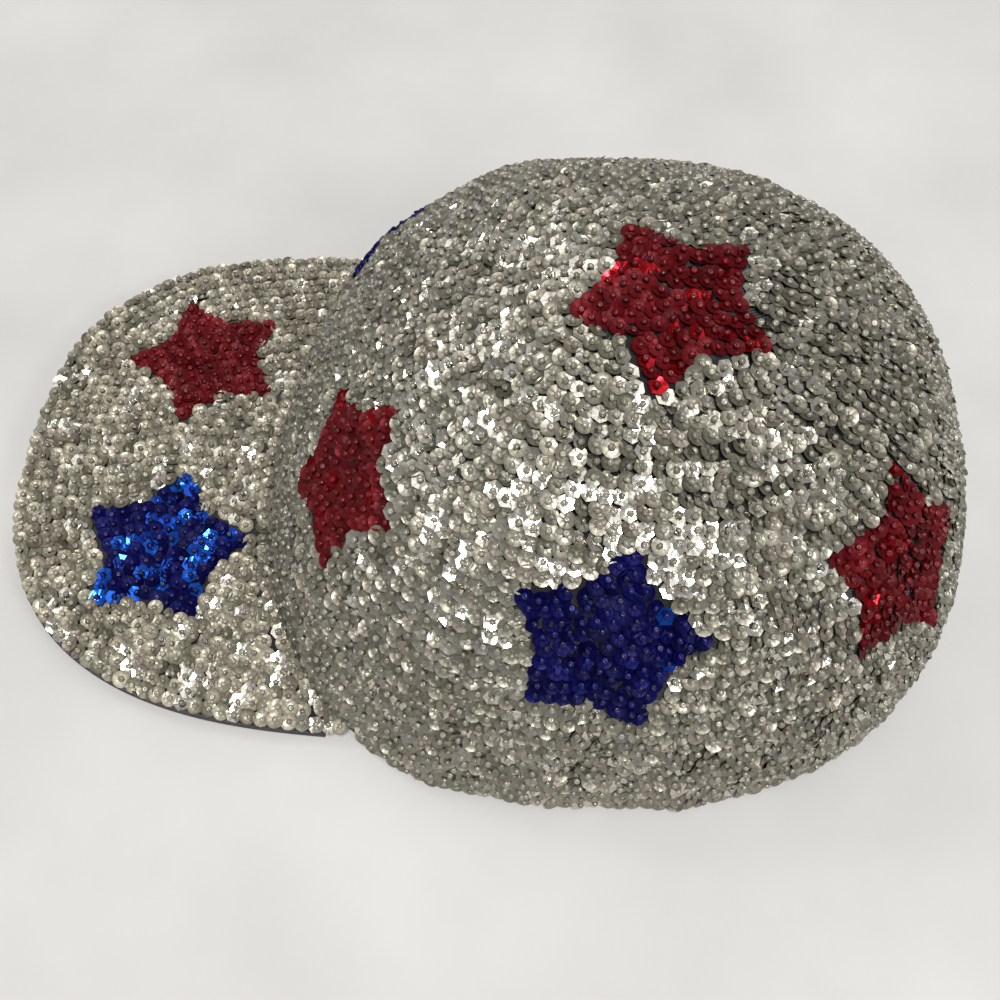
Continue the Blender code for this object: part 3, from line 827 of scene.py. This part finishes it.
def weave(paint, pitch, kind):
    """Height of a weave over its UV map, which is in metres."""
    across, along = [paint.calculate("MULTIPLY", half, 2 * math.pi / pitch) for half in paint.uv()]
    if kind == "twill":
        fine = paint.calculate("MULTIPLY", paint.calculate("SUBTRACT", across, along), 2.0)
        fine = paint.calculate("MULTIPLY", paint.calculate("SINE", fine), 0.35)
        return paint.calculate("ADD", paint.calculate("SINE", paint.calculate("ADD", across, along)), fine)
    across, along = paint.calculate("SINE", across), paint.calculate("SINE", along)
    if kind == "ribbed":
        return paint.calculate("ADD", across, paint.calculate("MULTIPLY", along, 0.25))
    return paint.calculate("MULTIPLY", across, along)


def cloth_material(name, dark, light, pitch, kind):
    """Woven cloth with some wear; the tops of its threads are painted lighter than the grooves between them,
    a painted shade of the weave.
    """
    paint = Paint(bpy.data.materials.new(name))
    height = weave(paint, pitch, kind)
    wear = paint.noise(350.0, 4.0)
    # Painted shade of the weave mixed with real wear: the grooves between the threads come out darker
    weave_shade_and_wear = paint.calculate("ADD", paint.calculate("MULTIPLY", height, 0.25), wear)
    return paint.finish({
        "Base Color": paint.ramp(weave_shade_and_wear, ((0.25, dark), (0.85, light))),
        "Roughness": paint.between(wear, 0.80, 0.98),
        "Normal": paint.bump(height, 0.7, pitch * 0.35),
        "Sheen Weight": 0.25, "Sheen Roughness": 0.4, "Specular IOR Level": 0.25})


SILVER_TONES = ((0.145, 0.137, 0.103), (0.33, 0.298, 0.240), (0.185, 0.183, 0.140), (0.37, 0.345, 0.280),
                (0.220, 0.201, 0.158), (0.30, 0.291, 0.230))
BRIGHT_SILVER_TONES = ((0.74, 0.71, 0.63), (0.52, 0.485, 0.405), (0.64, 0.60, 0.52))
RED_TONES = ((0.055, 0.0012, 0.003), (0.130, 0.003, 0.006), (0.085, 0.002, 0.0045))
BRIGHT_RED_TONES = ((0.42, 0.008, 0.014), (0.26, 0.006, 0.010))
BLUE_TONES = ((0.0006, 0.0005, 0.017), (0.0020, 0.0024, 0.068), (0.0011, 0.0011, 0.036))
BRIGHT_BLUE_TONES = ((0.020, 0.14, 0.70), (0.010, 0.055, 0.42))


def sequin_materials():
    warm = [(red * 1.03, green, blue * 0.96) for red, green, blue in SILVER_TONES]
    return {
        "satin_silver": sequin_material("satin silver", SILVER_TONES, 0.78, (0.33, 0.60), 0.30, coat=0.14),
        "satin_silver_bill": sequin_material("satin warm silver", warm, 0.75, (0.40, 0.66), 0.30, coat=0.12),
        "satin_red": sequin_material("satin red", RED_TONES, 0.35, (0.40, 0.60), 0.30, specular=0.22),
        "satin_blue": sequin_material("satin blue", BLUE_TONES, 0.35, (0.38, 0.58), 0.30, specular=0.12),
        "polished_silver": sequin_material("polished silver", BRIGHT_SILVER_TONES, 0.95, (0.12, 0.26), 0.10),
        "polished_red": sequin_material("polished red", BRIGHT_RED_TONES, 0.9, (0.12, 0.22), 0.10),
        "polished_blue": sequin_material("polished blue", BRIGHT_BLUE_TONES, 0.9, (0.12, 0.22), 0.10),
    }


def bead_materials():
    rough = (0.30, 0.66)
    return {
        "bead_silver": bead_material("silver-lined bead", (0.19, 0.179, 0.142), (0.38, 0.357, 0.298), 0.4,
                                     (0.28, 0.616), 0.3),
        "bead_red": bead_material("red bead", (0.07, 0.002, 0.004), (0.16, 0.004, 0.007), 0.3, rough, 0.08),
        "bead_blue": bead_material("blue bead", (0.003, 0.002, 0.04), (0.006, 0.005, 0.12), 0.3, rough, 0.08),
    }


# Dark and light of each black cloth, the pitch of its weave, and the weave
CLOTHS = {
    "crown_cloth": ((0.005, 0.005, 0.006), (0.018, 0.018, 0.021), 0.0007, "twill"),
    "bill_cloth": ((0.006, 0.006, 0.008), (0.026, 0.026, 0.030), 0.0007, "twill"),
    "buckram": ((0.012, 0.012, 0.013), (0.050, 0.050, 0.052), 0.0012, "plain"),
    "tape": ((0.012, 0.012, 0.013), (0.040, 0.040, 0.043), 0.0005, "plain"),
    "sweatband": ((0.010, 0.010, 0.012), (0.042, 0.042, 0.047), 0.0006, "twill"),
    "elastic": ((0.012, 0.012, 0.014), (0.055, 0.055, 0.060), 0.0012, "ribbed"),
}


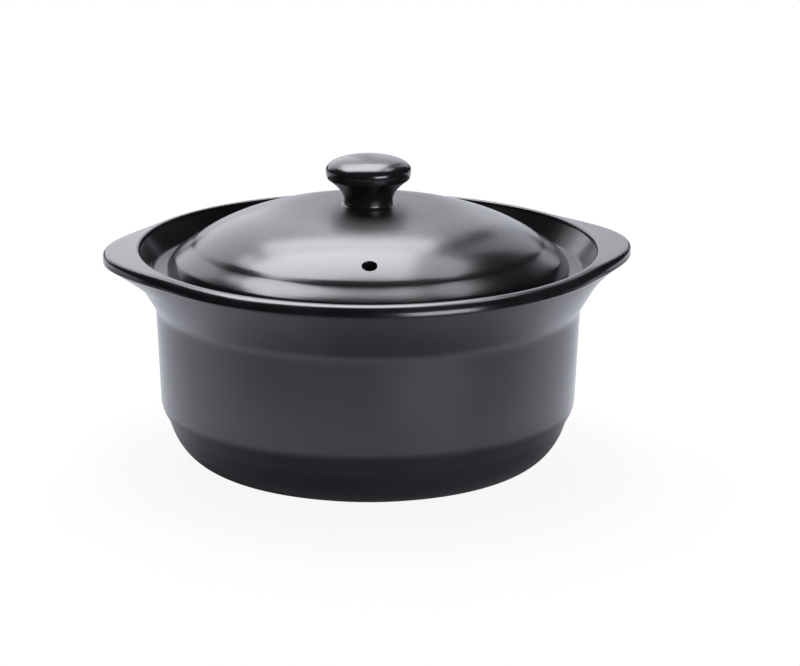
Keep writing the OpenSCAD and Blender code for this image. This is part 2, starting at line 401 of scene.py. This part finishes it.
def potOutlines():
    p, e = pot, ears
    tall, rim, crest = p["tall"], p["mouth"] + p["rimWide"], p["mouth"] + p["lip"]
    foot, step, hollow = p["foot"], p["footStep"], p["footHollow"]
    rimZ, floor = tall - p["rimTall"], hollow + p["floor"]
    waist = Vector((p["waist"], tall - p["collarTall"]))
    hip = Vector((p["waist"] - p["draft"], p["hip"]))
    crease = Vector((hip.x - p["creaseIn"], p["crease"]))
    collarTop = Vector((rim - p["underRim"], rimZ))

    # From the middle of the underside up to the corner between wall and collar
    middle, ringIn, ringOut = Vector((0, hollow)), Vector((foot - p["footWide"], 0)), Vector((foot, 0))
    slope = Vector((ringIn.x - p["footSlope"], hollow))
    stepIn, stepOut = Vector((foot + step / 3, step)), Vector((foot + step, step))
    soft, short = p["footSoft"], [Vector((size, 0)) for size in p["footShort"]]
    bowl = bend(stepOut, crease, *p["bowlBend"], 30)
    overCrease = bend(crease, hip, *p["creaseBend"], 22)
    below = joined(
        line(middle, slope - short[0], 6),
        rounded(middle, slope, ringIn, soft[0], 3),
        rounded(slope, ringIn, ringOut, soft[1], 4),
        line(ringIn + short[1], ringOut - short[2], 4),
        rounded(ringIn, ringOut, stepIn, soft[2], 5),
        rounded(ringOut, stepIn, stepOut, soft[3], 3),
        bowl[1:-1],
        rounded(bowl[-2], crease, overCrease[1], p["creaseSoft"], 5),
        overCrease[1:-1],
        line(hip, hip.lerp(waist, p["straight"]), 21),
    )

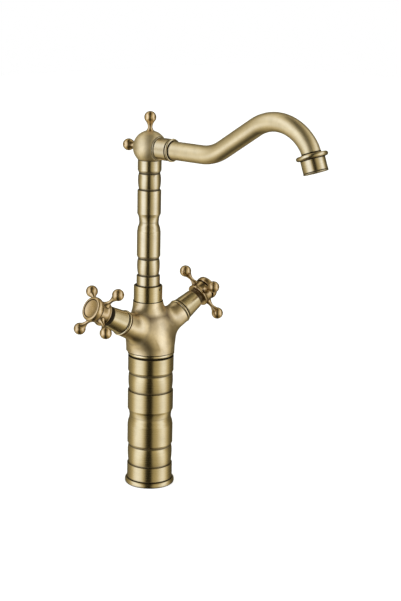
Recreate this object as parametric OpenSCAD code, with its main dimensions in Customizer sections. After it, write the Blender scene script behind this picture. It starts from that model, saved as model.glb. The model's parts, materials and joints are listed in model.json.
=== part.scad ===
// Tall two-handle mixer tap with a swivel spout, in millimetres.
// The origin is the centre of the base on the worktop, +Z is up and the front is -Y.
// The hot arm points to -X and the cold arm to +X. Threads are drawn at their plain diameters.

/* [Base and column] */
// Diameter of the base flange
flange_d = 52; // [50:0.5:55]
// Width of the base flange around the foot of the column
flange_w = 4; // [3:0.5:5]
// Height of the base flange
flange_h = 5; // [3:0.5:8]
// Diameter of the wide bands of the column
column_d = 47.6; // [46.6:0.2:49.4]
// Diameter of the column where a barrel meets a band
column_groove_d = 44.8; // [43.4:0.2:46]
// Greatest diameter of the barrels of the column
column_barrel_d = 46.7; // [46:0.1:47.5]
// Least diameter of the waist of the column
column_waist_d = 43.7; // [42.6:0.1:44.4]
// Bore of the column
column_bore_d = 40; // [38:0.5:41]
// Heights of the four bands of the column, from the bottom up
column_bands = [16.2, 20, 19.9, 16.1]; // [12:0.1:40]
// Heights of the lower and upper barrel of the column
column_barrels = [20.9, 19.4]; // [12:0.1:40]
// Height of the waist of the column
column_waist_h = 14.6; // [10:0.1:30]
// Height of the chamfer under each band of the column
column_chamfer = 2.5; // [1:0.1:4]
// Inner diameter of the ledge at the foot of the column
ledge_d = 34; // [33.6:0.1:36]
// Height of the ledge at the foot of the column above the flange
ledge_t = 1; // [1:0.5:5]
// Thickness of the plate that the fixing stud screws into
stud_plate_t = 6; // [4:0.5:12]
// Thread diameter of the fixing stud
stud_d = 8; // [5:0.5:8.5]
// Distance of the fixing stud behind the column's axis
stud_back = 12; // [11.5:0.1:12.5]
// Diameter of the two hose holes in the stud plate
hose_hole_d = 14.5; // [11:0.5:15]
// Thickness of the base gasket
gasket_t = 1.5; // [1:0.1:2.2]

/* [Valve body] */
// Diameter of the valve body at its underside
body_d = 48.8; // [47:0.2:50]
// How far the ring under the valve body stands back from the body's side
body_ring_back = 0.3; // [0.1:0.1:0.9]
// Width of the ring under the valve body, between its bore and the body's side
body_ring_w = 4.4; // [3:0.1:5]
// Height of the ring under the valve body
body_ring_h = 5; // [3.5:0.5:8]
// Length of the valve body's spigot inside the column
body_spigot_len = 11.1; // [6:0.1:16]
// Diameter of the round centre of the valve body
body_core_d = 46; // [44:0.5:47]
// Height above the body's underside where the arm axes meet
arm_rise = 14.7; // [13:0.1:20]
// Angle of the arms above the horizontal
arm_angle = 28; // [24:1:32]
// Diameter of the arms
arm_d = 26.4; // [25.4:0.2:28]
// Length of each arm from where the axes meet
arm_len = 42; // [42:0.5:50]
// Diameter of the neck that holds the swivel collar
neck_d = 31; // [30:0.5:34]
// Height of the top of the neck above the body's underside
neck_h = 51.9; // [50:0.1:60]
// Distance of the post behind the column's axis
post_back = 6; // [4:0.5:7]
// Distance between the centres of the two hose ports
port_spacing = 19; // [16.5:0.5:19.5]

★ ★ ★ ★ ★

• **Written problem**:
Please print exactly what appears from the first line of the data through the line with "BRIGHT_BLUE_TONES = ((0.020, 0.14, 0.70), (0.010, 0.055, 0.42))", including both of those lines and nothing past them.

• **Expected answer**:
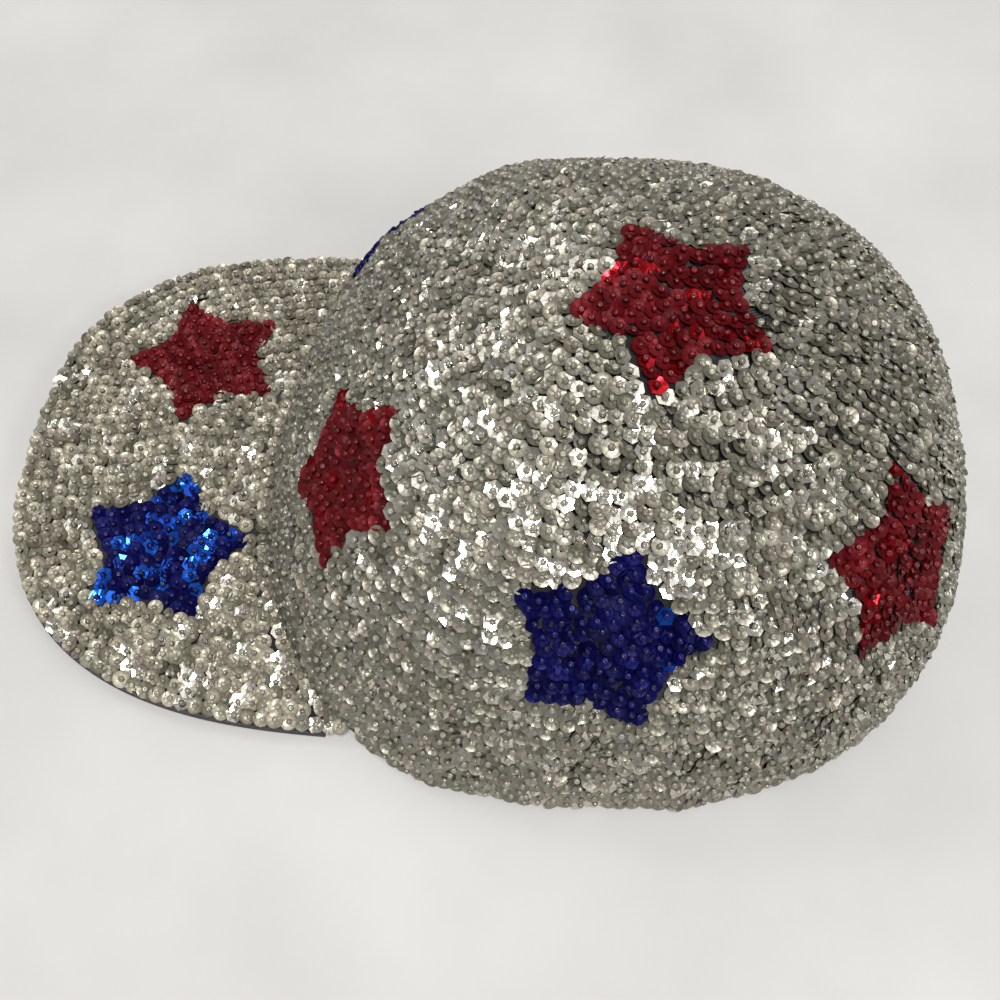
Continue the Blender code for this object: part 3, from line 827 of scene.py. This part finishes it.
def weave(paint, pitch, kind):
    """Height of a weave over its UV map, which is in metres."""
    across, along = [paint.calculate("MULTIPLY", half, 2 * math.pi / pitch) for half in paint.uv()]
    if kind == "twill":
        fine = paint.calculate("MULTIPLY", paint.calculate("SUBTRACT", across, along), 2.0)
        fine = paint.calculate("MULTIPLY", paint.calculate("SINE", fine), 0.35)
        return paint.calculate("ADD", paint.calculate("SINE", paint.calculate("ADD", across, along)), fine)
    across, along = paint.calculate("SINE", across), paint.calculate("SINE", along)
    if kind == "ribbed":
        return paint.calculate("ADD", across, paint.calculate("MULTIPLY", along, 0.25))
    return paint.calculate("MULTIPLY", across, along)


def cloth_material(name, dark, light, pitch, kind):
    """Woven cloth with some wear; the tops of its threads are painted lighter than the grooves between them,
    a painted shade of the weave.
    """
    paint = Paint(bpy.data.materials.new(name))
    height = weave(paint, pitch, kind)
    wear = paint.noise(350.0, 4.0)
    # Painted shade of the weave mixed with real wear: the grooves between the threads come out darker
    weave_shade_and_wear = paint.calculate("ADD", paint.calculate("MULTIPLY", height, 0.25), wear)
    return paint.finish({
        "Base Color": paint.ramp(weave_shade_and_wear, ((0.25, dark), (0.85, light))),
        "Roughness": paint.between(wear, 0.80, 0.98),
        "Normal": paint.bump(height, 0.7, pitch * 0.35),
        "Sheen Weight": 0.25, "Sheen Roughness": 0.4, "Specular IOR Level": 0.25})


SILVER_TONES = ((0.145, 0.137, 0.103), (0.33, 0.298, 0.240), (0.185, 0.183, 0.140), (0.37, 0.345, 0.280),
                (0.220, 0.201, 0.158), (0.30, 0.291, 0.230))
BRIGHT_SILVER_TONES = ((0.74, 0.71, 0.63), (0.52, 0.485, 0.405), (0.64, 0.60, 0.52))
RED_TONES = ((0.055, 0.0012, 0.003), (0.130, 0.003, 0.006), (0.085, 0.002, 0.0045))
BRIGHT_RED_TONES = ((0.42, 0.008, 0.014), (0.26, 0.006, 0.010))
BLUE_TONES = ((0.0006, 0.0005, 0.017), (0.0020, 0.0024, 0.068), (0.0011, 0.0011, 0.036))
BRIGHT_BLUE_TONES = ((0.020, 0.14, 0.70), (0.010, 0.055, 0.42))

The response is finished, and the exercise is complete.